Here are a few tips to help get through 50 Shades of Grey a little easier. Imagine every “Oh my,” is said in George Takei’s voice, ever uttered “Holy cow!” is voiced by Bart Simpson voice, each instance of “Baby” is murmured by Barry White, and the Pirate stuff is in… well, salty sea dog. I wouldn’t suggest a shot to accompany these instances, because alcohol poisoning is a real danger.
Because after Ana, an English Classics college major, saves her virtue thus far only to lose it to Christian Grey after knowing him for less than 24 hours and wakes up in his bed, she finds him playing super sad classical piano. Oh yeah, did I mention? He flew her to his super duper mod apartment. In his helicopter.
He tells her he’s totally had a rough life and she thinks ” WOW! So complicated.”
And then for some reason there ‘s a bath scene. “OH MY! Imported jasmine bath oil for my super sore body, skin, and down there!” And yes, lets point out again that this 21-year-old English Classics college major protagonist still calls it the “DOWN THERE.” area.

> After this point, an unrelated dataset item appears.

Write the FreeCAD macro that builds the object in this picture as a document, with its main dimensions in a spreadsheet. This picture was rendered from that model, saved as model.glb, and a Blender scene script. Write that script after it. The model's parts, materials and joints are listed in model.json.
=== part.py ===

Which is only trumped by referring to his penis as her very own personal “Christian Grey Flavored Popsicle.”
All I can think about is Whig in Bridesmaids making the “Hello I’m a Penis and I’m Here Face.”
She gets all super proud of herself, having just exerted some power over this curious man-creature. And then there’s a lot of sex tension during breakfast. And then, an actually somewhat well crafted description of female recipient “lady popsicle-ing” shall we say? Punctuated by – “AAAARRRGHHHH!” Thar be pirates in this sex scene.